The high-profile incidents have caused fear among some potential voters, and risk putting people off the ballot. On the streets of Sao Paulo’s iconic Paulista avenue, voters interviewed by CNN expressed frustration at the bitter atmosphere surrounding the upcoming elections.

“There is too much tension, it is almost turning into a war. It seems that Lula and Bolsonaro are like football teams. People are angry with each other,” said 33-year-old Erika de Paula, who was still undecided but would not vote for Bolsonaro.

Felipe Araujo, who considers himself a moderate supporter of Bolsonaro, wanted the elections to end soon. “(The election) is very polarized between the two main candidates. And there is a lot of fighting between people. I really hope this ends soon. It has contaminated all environments, work, family, friends”, he said.

Voter turnout will be crucial at this historic moment in the country, which could either double down on Brazil’s leadership on Bolsonaro’s agenda or swing it to the left under Lula.

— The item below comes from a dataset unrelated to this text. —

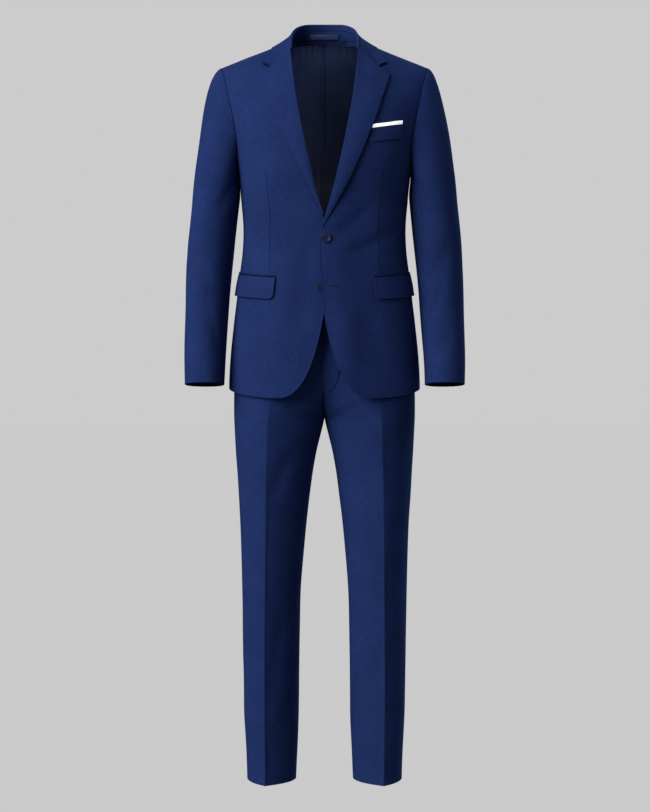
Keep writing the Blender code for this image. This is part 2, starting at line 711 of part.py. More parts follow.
# --- Sleeves --------------------------------------------------------------------------------------
def sleeve_tube(turn, drop):
    """A point of the left sleeve's tube: turn 0 is its outer line and a quarter is its front."""
    inner = read(SLEEVE, "inner", drop)
    outer = read(SLEEVE, "outer", drop)
    front = read(SLEEVE, "front", drop)
    back = read(SLEEVE, "back", drop)
    across = copysign(abs(cos(turn)) ** (2 / SLEEVE_SQUARE), cos(turn)) * (outer - inner) / 2
    along = copysign(abs(sin(turn)) ** (2 / SLEEVE_SQUARE), sin(turn)) * (back - front) / 2
    return Vector(((inner + outer) / 2 + across, (front + back) / 2 - along,
                   -drop - CUFF_TILT * -along * ramp(SLEEVE[0].drop, CUFF_DROP, drop)))


def armhole_ring(turn):
    """The armhole as the sleeve sees it: turn 0 is the shoulder and half a turn the underarm."""
    turn = turn % (2 * pi)
    behind = turn > pi
    part = (2 * pi - turn if behind else turn) / pi
    return torso(*armhole(part, behind))


def sleeve_start(turn):
    """The way, and the strength, with which the sleeve's cloth leaves the armhole."""
    top = (1 + cos(turn)) / 2
    down = CAP_DOWN + CAP_SIDE_DOWN * sin(turn) ** 2 + CAP_UNDER_DOWN * (1 - top)
    return Vector((CAP_OUT * top, -CAP_TURN * sin(turn), -down))


def sleeve_point(turn, v):
    """v goes from the cuff to the armhole."""
    if v <= TUBE_SHARE:
        return sleeve_tube(turn, mix(CUFF_DROP, SLEEVE[0].drop, v / TUBE_SHARE))
    t = (1 - v) / (1 - TUBE_SHARE)
    ring = armhole_ring(turn)
    start = sleeve_start(turn)
    ring = ring + start.normalized() * SLEEVE_GAP
    end = sleeve_tube(turn, SLEEVE[0].drop)
    below = sleeve_tube(turn, SLEEVE[0].drop + CAP_STEP)
    pull = (below - end).normalized() * (end - ring).length * CAP_PULL
    start = start * min(1.0, (end - ring).length / CAP_REACH)
    point = ring * (2 * t**3 - 3 * t**2 + 1) + start * (t**3 - 2 * t**2 + t)
    return point + end * (3 * t**2 - 2 * t**3) + pull * (t**3 - t**2)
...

But four in ten Brazilians believe there is a high chance of political violence on election day and, although voting is compulsory in Brazil, 9% said they were considering not voting for fear of violence, according to the Datafolha poll. the month

“These tensions and attacks are very bad for research work, but also for elections, for the political environment in general, and for democracy itself,” said Estevao de Souza of Datafolha.